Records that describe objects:

§

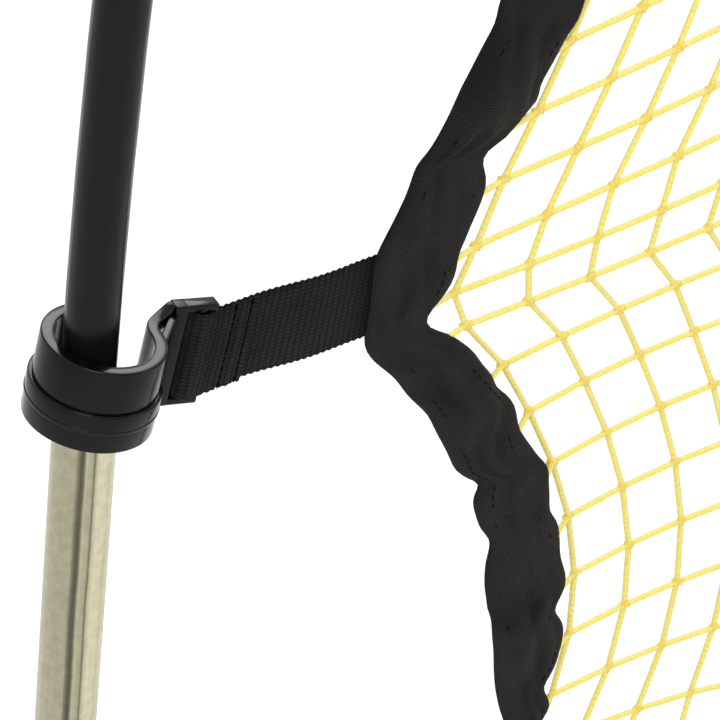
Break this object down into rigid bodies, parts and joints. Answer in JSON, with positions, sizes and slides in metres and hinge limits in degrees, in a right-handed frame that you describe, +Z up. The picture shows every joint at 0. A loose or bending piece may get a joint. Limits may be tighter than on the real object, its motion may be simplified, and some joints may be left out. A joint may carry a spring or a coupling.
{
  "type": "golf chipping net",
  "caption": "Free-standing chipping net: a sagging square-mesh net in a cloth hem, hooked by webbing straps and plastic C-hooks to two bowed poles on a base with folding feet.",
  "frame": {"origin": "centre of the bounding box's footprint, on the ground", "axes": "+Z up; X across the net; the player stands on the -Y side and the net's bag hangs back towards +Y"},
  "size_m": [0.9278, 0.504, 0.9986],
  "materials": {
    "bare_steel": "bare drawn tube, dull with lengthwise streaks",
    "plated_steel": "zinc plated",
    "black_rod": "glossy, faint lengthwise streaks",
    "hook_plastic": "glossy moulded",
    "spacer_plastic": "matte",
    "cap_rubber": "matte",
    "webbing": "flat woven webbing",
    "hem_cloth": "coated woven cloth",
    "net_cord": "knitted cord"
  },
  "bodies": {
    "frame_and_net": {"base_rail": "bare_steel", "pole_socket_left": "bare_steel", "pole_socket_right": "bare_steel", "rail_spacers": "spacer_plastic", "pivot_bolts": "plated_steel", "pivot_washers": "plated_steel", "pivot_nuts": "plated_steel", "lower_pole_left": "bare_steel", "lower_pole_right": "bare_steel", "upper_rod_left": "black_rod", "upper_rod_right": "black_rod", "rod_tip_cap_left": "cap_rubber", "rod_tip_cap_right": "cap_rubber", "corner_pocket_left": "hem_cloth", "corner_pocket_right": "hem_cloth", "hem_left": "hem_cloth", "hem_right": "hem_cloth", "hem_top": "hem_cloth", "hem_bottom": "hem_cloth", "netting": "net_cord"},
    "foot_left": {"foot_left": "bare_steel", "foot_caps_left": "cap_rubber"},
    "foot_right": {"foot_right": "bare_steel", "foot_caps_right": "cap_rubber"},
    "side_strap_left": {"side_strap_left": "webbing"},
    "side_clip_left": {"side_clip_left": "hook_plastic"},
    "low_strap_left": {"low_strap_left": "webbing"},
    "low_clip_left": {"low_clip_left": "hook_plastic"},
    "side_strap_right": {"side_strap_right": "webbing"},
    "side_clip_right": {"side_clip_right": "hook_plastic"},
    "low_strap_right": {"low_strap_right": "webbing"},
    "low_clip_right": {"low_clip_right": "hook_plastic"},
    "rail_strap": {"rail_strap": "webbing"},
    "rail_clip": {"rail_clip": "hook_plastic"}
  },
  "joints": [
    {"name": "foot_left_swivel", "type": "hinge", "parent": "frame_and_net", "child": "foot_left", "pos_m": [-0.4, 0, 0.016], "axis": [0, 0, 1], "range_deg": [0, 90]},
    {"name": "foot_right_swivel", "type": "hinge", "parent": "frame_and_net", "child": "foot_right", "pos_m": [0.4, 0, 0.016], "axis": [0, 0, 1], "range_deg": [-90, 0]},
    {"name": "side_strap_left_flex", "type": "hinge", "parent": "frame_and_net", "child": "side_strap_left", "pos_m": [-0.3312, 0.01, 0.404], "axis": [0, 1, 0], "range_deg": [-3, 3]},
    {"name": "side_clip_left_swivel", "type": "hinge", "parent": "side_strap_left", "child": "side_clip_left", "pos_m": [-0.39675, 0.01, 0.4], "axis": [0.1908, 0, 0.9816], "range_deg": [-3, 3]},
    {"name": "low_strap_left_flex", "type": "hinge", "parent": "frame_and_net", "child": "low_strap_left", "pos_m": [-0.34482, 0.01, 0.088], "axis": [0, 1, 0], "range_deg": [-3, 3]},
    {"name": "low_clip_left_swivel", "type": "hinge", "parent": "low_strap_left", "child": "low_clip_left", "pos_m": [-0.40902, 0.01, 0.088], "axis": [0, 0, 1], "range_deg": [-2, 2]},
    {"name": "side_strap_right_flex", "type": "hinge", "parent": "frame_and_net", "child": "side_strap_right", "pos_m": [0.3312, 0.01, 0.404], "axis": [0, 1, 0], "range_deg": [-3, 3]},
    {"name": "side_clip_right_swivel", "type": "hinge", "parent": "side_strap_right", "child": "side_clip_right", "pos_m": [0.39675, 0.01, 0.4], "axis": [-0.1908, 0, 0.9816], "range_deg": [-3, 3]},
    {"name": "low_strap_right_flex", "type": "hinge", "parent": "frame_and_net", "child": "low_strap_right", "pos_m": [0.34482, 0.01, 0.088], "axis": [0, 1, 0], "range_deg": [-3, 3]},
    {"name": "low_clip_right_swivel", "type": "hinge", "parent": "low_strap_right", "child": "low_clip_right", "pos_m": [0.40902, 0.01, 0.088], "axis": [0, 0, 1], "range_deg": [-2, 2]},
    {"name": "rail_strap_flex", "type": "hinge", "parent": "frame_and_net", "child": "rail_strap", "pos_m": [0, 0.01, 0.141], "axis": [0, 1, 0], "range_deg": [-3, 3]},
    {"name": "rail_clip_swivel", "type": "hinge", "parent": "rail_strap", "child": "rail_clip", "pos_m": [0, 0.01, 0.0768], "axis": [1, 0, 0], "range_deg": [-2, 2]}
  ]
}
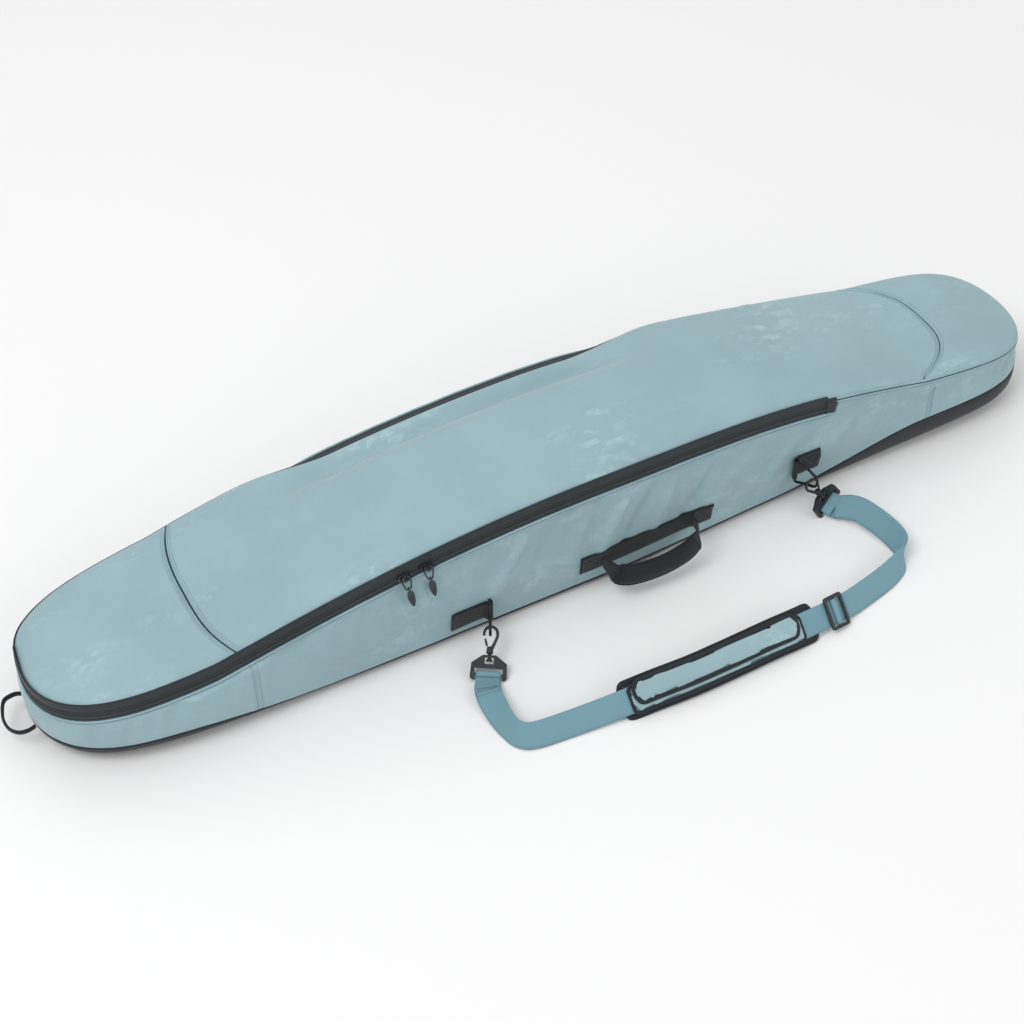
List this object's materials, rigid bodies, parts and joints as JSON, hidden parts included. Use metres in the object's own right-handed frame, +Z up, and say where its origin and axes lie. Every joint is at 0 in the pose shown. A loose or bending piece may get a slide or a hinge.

§

Extract each entry in full, exactly as given.

The reply:
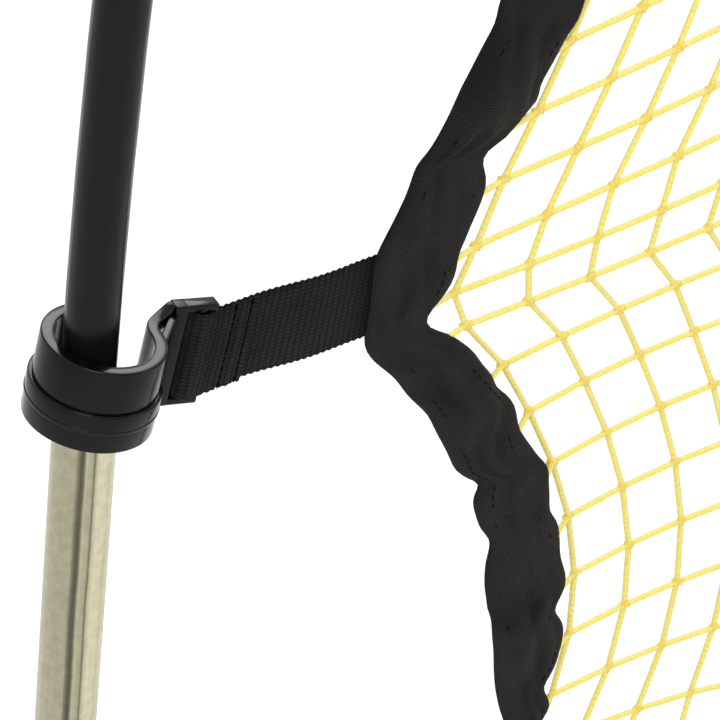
Break this object down into rigid bodies, parts and joints. Answer in JSON, with positions, sizes and slides in metres and hinge limits in degrees, in a right-handed frame that you describe, +Z up. The picture shows every joint at 0. A loose or bending piece may get a joint. Limits may be tighter than on the real object, its motion may be simplified, and some joints may be left out. A joint may carry a spring or a coupling.
{
  "type": "golf chipping net",
  "caption": "Free-standing chipping net: a sagging square-mesh net in a cloth hem, hooked by webbing straps and plastic C-hooks to two bowed poles on a base with folding feet.",
  "frame": {"origin": "centre of the bounding box's footprint, on the ground", "axes": "+Z up; X across the net; the player stands on the -Y side and the net's bag hangs back towards +Y"},
  "size_m": [0.9278, 0.504, 0.9986],
  "materials": {
    "bare_steel": "bare drawn tube, dull with lengthwise streaks",
    "plated_steel": "zinc plated",
    "black_rod": "glossy, faint lengthwise streaks",
    "hook_plastic": "glossy moulded",
    "spacer_plastic": "matte",
    "cap_rubber": "matte",
    "webbing": "flat woven webbing",
    "hem_cloth": "coated woven cloth",
    "net_cord": "knitted cord"
  },
  "bodies": {
    "frame_and_net": {"base_rail": "bare_steel", "pole_socket_left": "bare_steel", "pole_socket_right": "bare_steel", "rail_spacers": "spacer_plastic", "pivot_bolts": "plated_steel", "pivot_washers": "plated_steel", "pivot_nuts": "plated_steel", "lower_pole_left": "bare_steel", "lower_pole_right": "bare_steel", "upper_rod_left": "black_rod", "upper_rod_right": "black_rod", "rod_tip_cap_left": "cap_rubber", "rod_tip_cap_right": "cap_rubber", "corner_pocket_left": "hem_cloth", "corner_pocket_right": "hem_cloth", "hem_left": "hem_cloth", "hem_right": "hem_cloth", "hem_top": "hem_cloth", "hem_bottom": "hem_cloth", "netting": "net_cord"},
    "foot_left": {"foot_left": "bare_steel", "foot_caps_left": "cap_rubber"},
    "foot_right": {"foot_right": "bare_steel", "foot_caps_right": "cap_rubber"},
    "side_strap_left": {"side_strap_left": "webbing"},
    "side_clip_left": {"side_clip_left": "hook_plastic"},
    "low_strap_left": {"low_strap_left": "webbing"},
    "low_clip_left": {"low_clip_left": "hook_plastic"},
    "side_strap_right": {"side_strap_right": "webbing"},
    "side_clip_right": {"side_clip_right": "hook_plastic"},
    "low_strap_right": {"low_strap_right": "webbing"},
    "low_clip_right": {"low_clip_right": "hook_plastic"},
    "rail_strap": {"rail_strap": "webbing"},
    "rail_clip": {"rail_clip": "hook_plastic"}
  },
  "joints": [
    {"name": "foot_left_swivel", "type": "hinge", "parent": "frame_and_net", "child": "foot_left", "pos_m": [-0.4, 0, 0.016], "axis": [0, 0, 1], "range_deg": [0, 90]},
    {"name": "foot_right_swivel", "type": "hinge", "parent": "frame_and_net", "child": "foot_right", "pos_m": [0.4, 0, 0.016], "axis": [0, 0, 1], "range_deg": [-90, 0]},
    {"name": "side_strap_left_flex", "type": "hinge", "parent": "frame_and_net", "child": "side_strap_left", "pos_m": [-0.3312, 0.01, 0.404], "axis": [0, 1, 0], "range_deg": [-3, 3]},
    {"name": "side_clip_left_swivel", "type": "hinge", "parent": "side_strap_left", "child": "side_clip_left", "pos_m": [-0.39675, 0.01, 0.4], "axis": [0.1908, 0, 0.9816], "range_deg": [-3, 3]},
    {"name": "low_strap_left_flex", "type": "hinge", "parent": "frame_and_net", "child": "low_strap_left", "pos_m": [-0.34482, 0.01, 0.088], "axis": [0, 1, 0], "range_deg": [-3, 3]},
    {"name": "low_clip_left_swivel", "type": "hinge", "parent": "low_strap_left", "child": "low_clip_left", "pos_m": [-0.40902, 0.01, 0.088], "axis": [0, 0, 1], "range_deg": [-2, 2]},
    {"name": "side_strap_right_flex", "type": "hinge", "parent": "frame_and_net", "child": "side_strap_right", "pos_m": [0.3312, 0.01, 0.404], "axis": [0, 1, 0], "range_deg": [-3, 3]},
    {"name": "side_clip_right_swivel", "type": "hinge", "parent": "side_strap_right", "child": "side_clip_right", "pos_m": [0.39675, 0.01, 0.4], "axis": [-0.1908, 0, 0.9816], "range_deg": [-3, 3]},
    {"name": "low_strap_right_flex", "type": "hinge", "parent": "frame_and_net", "child": "low_strap_right", "pos_m": [0.34482, 0.01, 0.088], "axis": [0, 1, 0], "range_deg": [-3, 3]},
    {"name": "low_clip_right_swivel", "type": "hinge", "parent": "low_strap_right", "child": "low_clip_right", "pos_m": [0.40902, 0.01, 0.088], "axis": [0, 0, 1], "range_deg": [-2, 2]},
    {"name": "rail_strap_flex", "type": "hinge", "parent": "frame_and_net", "child": "rail_strap", "pos_m": [0, 0.01, 0.141], "axis": [0, 1, 0], "range_deg": [-3, 3]},
    {"name": "rail_clip_swivel", "type": "hinge", "parent": "rail_strap", "child": "rail_clip", "pos_m": [0, 0.01, 0.0768], "axis": [1, 0, 0], "range_deg": [-2, 2]}
  ]
}
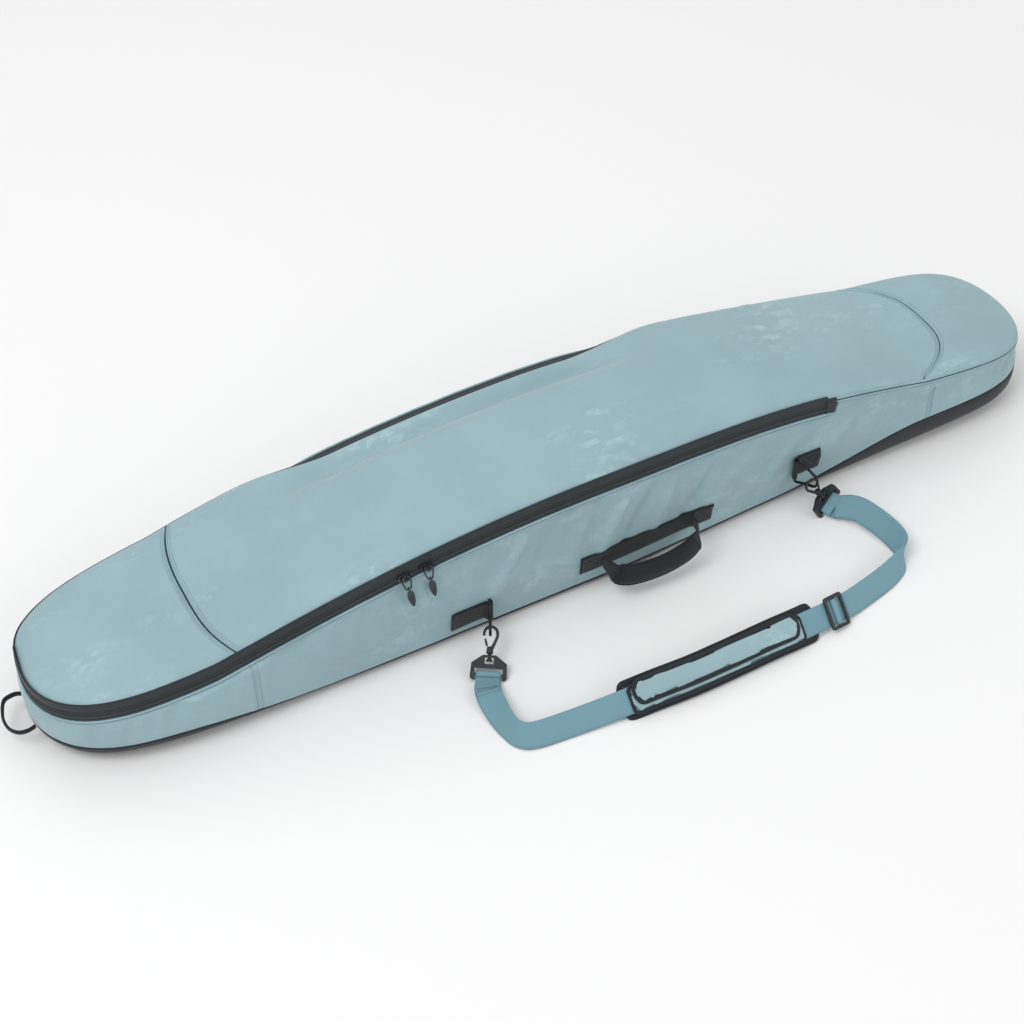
List this object's materials, rigid bodies, parts and joints as JSON, hidden parts included. Use metres in the object's own right-handed frame, +Z up, and say where its origin and axes lie. Every joint is at 0 in the pose shown. A loose or bending piece may get a slide or a hinge.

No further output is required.